GP begged GMC to stop him practising

PCTs are delaying plans to move GPs on to new computer systems being developed under the National Programme for IT after identifying 'gaps in functionality'.

At least one trust scheduled to be an 'early adopter' of software from Accenture, a local service provider, has postponed rolling it out to practices from next month because it does not match up to GPs' existing systems.

The news came as the Government admitted the cost of the controversial National Programme for IT could be as much as five times its original £6.2 billion estimate.

The Department of Health conceded the 10-year project could cost £31 billion once running costs are added to initial procurement costs.

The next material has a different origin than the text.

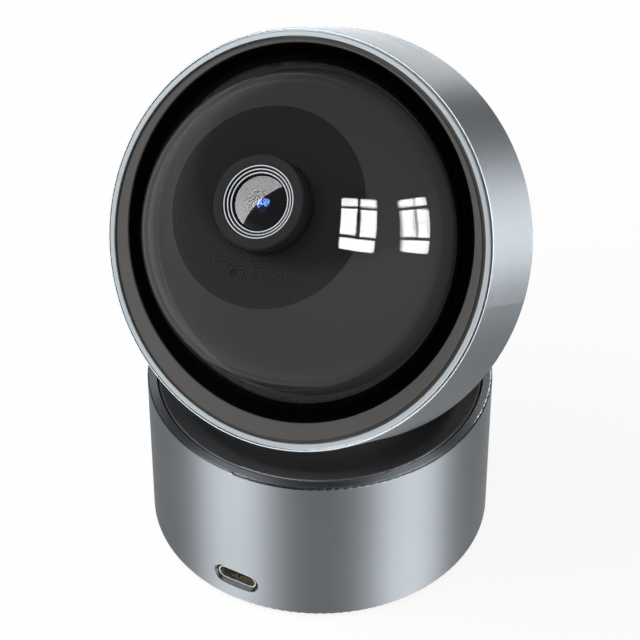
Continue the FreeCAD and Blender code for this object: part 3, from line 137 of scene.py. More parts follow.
floor.data.materials.append(white_table)

# Room light
# The pale room is white at eye height and darker overhead, where the light of the lamps takes over.

room_strength = 0.35
horizon_strength = 1.0
horizon_top = 0.13
overhead_from = 0.35

world = bpy.data.worlds.new("pale_room")
bpy.context.scene.world = world
world.use_nodes = True
background = world.node_tree.nodes["Background"]
background.inputs["Color"].default_value = linear("#FFFFFF")
towards = add(world, "ShaderNodeTexCoord")
height = add(world, "ShaderNodeSeparateXYZ", {0: towards.outputs["Generated"]})
fall = add(world, "ShaderNodeMapRange", {
    "Value": height.outputs["Z"], "From Min": horizon_top, "From Max": overhead_from,
    "To Min": horizon_strength, "To Max": room_strength,
}, interpolation_type="SMOOTHSTEP")
world.node_tree.links.new(fall.outputs[0], background.inputs["Strength"])

# Windows
# Two tall windows stand to the right, as their reflections in the dome show, each a set of
# panes between bars. Black cards keep them off everything but the dome.

head_centre = Vector((0.0, 0.0, 0.078))
light_distance = 1.2
window_radiance = 70.0


def light_panel(name, middle, across, rise, radiance, lights_only=(), lights_all_but=()):
    """A one-sided rectangle of light that faces the object, given by its middle and its sides."""
    data = bpy.data.lights.new(name, "AREA")
    data.shape = "RECTANGLE"
    data.size = across.length
    data.size_y = rise.length
    data.energy = radiance * math.pi * across.length * rise.length
    made = bpy.data.objects.new(name, data)
    bpy.context.scene.collection.objects.link(made)
    x_axis = across.normalized()
    z_axis = x_axis.cross(rise).normalized()
    if z_axis.dot(middle - head_centre) < 0:
        x_axis, z_axis = -x_axis, -z_axis
    y_axis = z_axis.cross(x_axis)
    turn = Matrix((x_axis, y_axis, z_axis)).transposed().to_4x4()
    made.matrix_world = Matrix.Translation(middle) @ turn
    made.visible_camera = False
    if lights_only or lights_all_but:
        cards = bpy.data.collections.new(f"{name}_cards")
        for node in lights_only or lights_all_but:
            cards.objects.link(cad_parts[node])
        if lights_all_but:
            for item in cards.collection_objects:
                item.light_linking.link_state = "EXCLUDE"
        made.light_linking.receiver_collection = cards
    return made


def direction(azimuth_deg, elevation_deg):
    """A direction by its angle right of the camera's and its height over the horizon."""
    azimuth = view_azimuth + math.radians(azimuth_deg)
    elevation = math.radians(elevation_deg)
    flat = math.cos(elevation)
    return Vector((math.sin(azimuth) * flat, -math.cos(azimuth) * flat, math.sin(elevation)))


# Each pane is left, right, bottom and top as shares of its window.
panes = [
    (0.00, 0.46, 0.85, 1.00),
    (0.54, 1.00, 0.85, 1.00),
    (0.00, 0.43, 0.29, 0.79),
    (0.55, 1.00, 0.29, 0.79),
    (0.00, 1.00, 0.00, 0.23),
]
# Each corner, clockwise from the top left, is degrees right of the view and over the horizon.
windows = {
    "near_window": [(34.9, 54.8), (62.3, 44.0), (40.9, 15.6), (17.6, 27.6)],
    "far_window": [(78.3, 32.9), (93.3, 17.2), (77.8, -3.0), (58.9, 7.6)],
}
for name, corners in windows.items():
    top_left, top_right, low_right, low_left = [
        head_centre + direction(*corner) * light_distance for corner in corners
    ]
    across = ((top_right - top_left) + (low_right - low_left)) / 2
    rise = ((top_left - low_left) + (top_right - low_right)) / 2
    centre = (top_left + top_right + low_right + low_left) / 4
    for index, (left, right, bottom, top) in enumerate(panes):
        middle = centre + across * ((left + right) / 2 - 0.5) + rise * ((bottom + top) / 2 - 0.5)
        light_panel(f"{name}_{index}", middle, across * (right - left), rise * (top - bottom),
                    window_radiance, lights_only=["dome_window"])

# Softboxes
# One hangs to the upper left and lights all but the dome, the lenses and the metal. Three stand low
# round the metal, left, right and behind, and draw the bright bands on it. The others light one
# piece each: the bowl, the lens shroud or the inner lens.

metal_pieces = ["base_shell", "head_drum", "usb_socket"]


def softbox(name, azimuth, elevation, width, tall, radiance, **cards):
    """A light panel given by its angles from the head, its size in metres and its radiance."""
    outward = direction(azimuth, elevation)
    across = Vector((-outward.y, outward.x, 0.0)).normalized() * width
    rise = outward.cross(across).normalized() * tall
    light_panel(name, head_centre + outward * light_distance, across, rise, radiance, **cards)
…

Minutes from Amber Valley PCT in Derbyshire reveal the trust believed switching to the new system from next month would be a 'retrograde step'.

It said: 'With GP systems, because the PCT's current systems are good, we have found the Accenture programme would be a retrograde step.

'We obviously do not

want to lose functionality and therefore we are delaying the primary care GP system implementation.'

Doncaster West PCT also found the Accenture system, known as Lorenzo, was 'not as advanced as the EMIS system already in place'.

Almost all GPs in the trust use EMIS. The trust has recommended making no chang-es until at least 2006.

Dr Lis Rodgers, professional executive committee chair, said GPs did not want to be guineapigs by using untested software: 'They are quite a long way off offering access to other health professionals and therefore not as far forward as we are in EMIS,' she said.

'Unless someone can give us an all-singing all-dancing system that works, we would prefer to stay where we are,' she added.

Dr John Williams, joint-chair of the GPC/RCGP IT committee, said he was not surprised PCTs were delaying implementation plans.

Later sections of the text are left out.